[SUPPLIED MATERIAL]
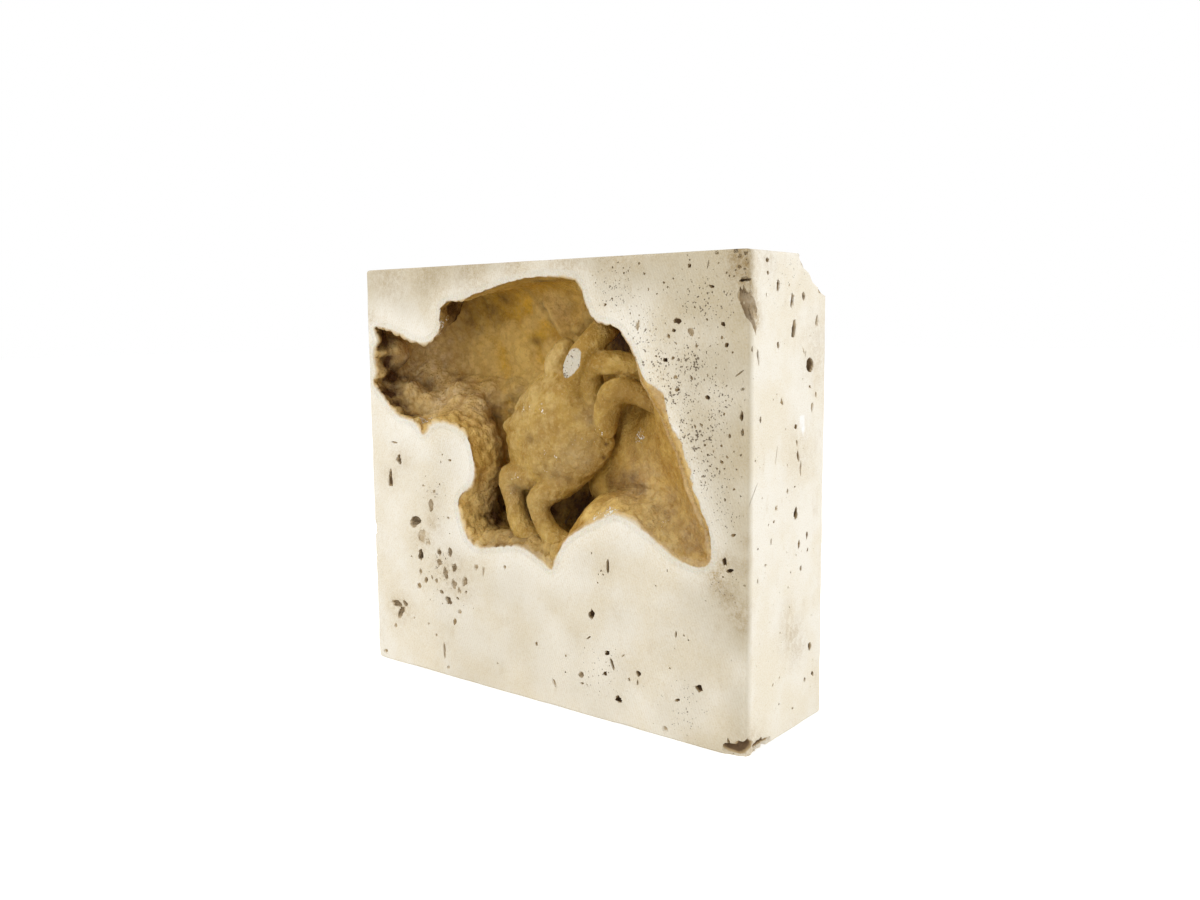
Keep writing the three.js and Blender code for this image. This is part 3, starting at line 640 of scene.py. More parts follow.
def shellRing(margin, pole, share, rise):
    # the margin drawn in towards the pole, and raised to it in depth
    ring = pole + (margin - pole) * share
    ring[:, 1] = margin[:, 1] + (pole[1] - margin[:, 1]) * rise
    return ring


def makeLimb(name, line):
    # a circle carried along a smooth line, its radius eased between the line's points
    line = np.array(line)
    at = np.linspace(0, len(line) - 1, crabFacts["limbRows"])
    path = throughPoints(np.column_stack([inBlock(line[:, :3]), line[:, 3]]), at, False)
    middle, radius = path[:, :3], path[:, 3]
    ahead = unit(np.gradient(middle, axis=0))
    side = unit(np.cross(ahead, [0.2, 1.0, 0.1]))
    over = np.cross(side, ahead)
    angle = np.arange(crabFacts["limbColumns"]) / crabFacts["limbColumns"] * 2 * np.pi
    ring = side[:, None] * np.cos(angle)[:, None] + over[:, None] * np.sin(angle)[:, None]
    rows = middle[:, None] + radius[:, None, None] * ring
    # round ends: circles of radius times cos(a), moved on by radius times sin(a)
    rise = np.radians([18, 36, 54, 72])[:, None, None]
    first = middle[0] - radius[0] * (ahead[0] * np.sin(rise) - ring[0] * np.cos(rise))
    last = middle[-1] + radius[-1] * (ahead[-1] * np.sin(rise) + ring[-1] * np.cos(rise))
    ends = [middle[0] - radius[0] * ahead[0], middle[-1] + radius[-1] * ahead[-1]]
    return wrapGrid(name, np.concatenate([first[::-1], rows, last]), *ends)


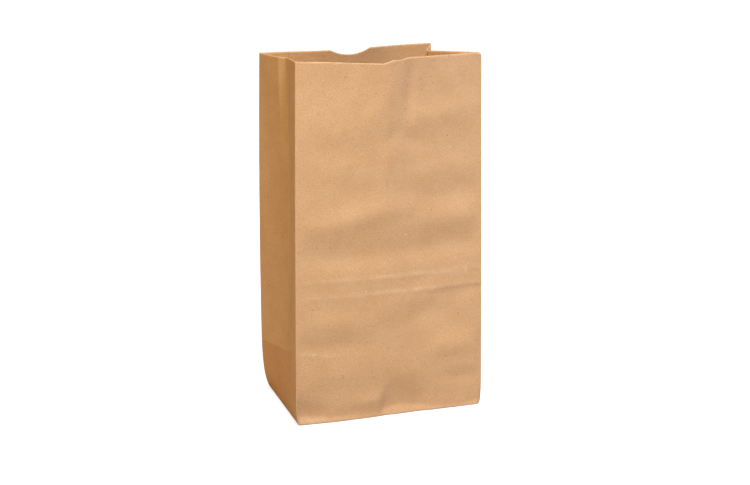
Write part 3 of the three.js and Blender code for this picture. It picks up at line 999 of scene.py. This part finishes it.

[SET TASK]
Using the records given above, list every line that includes the word "Blender".

[OUTPUT OF THE EXERCISE]
Keep writing the three.js and Blender code for this image. This is part 3, starting at line 640 of scene.py. More parts follow.
Write part 3 of the three.js and Blender code for this picture. It picks up at line 999 of scene.py. This part finishes it.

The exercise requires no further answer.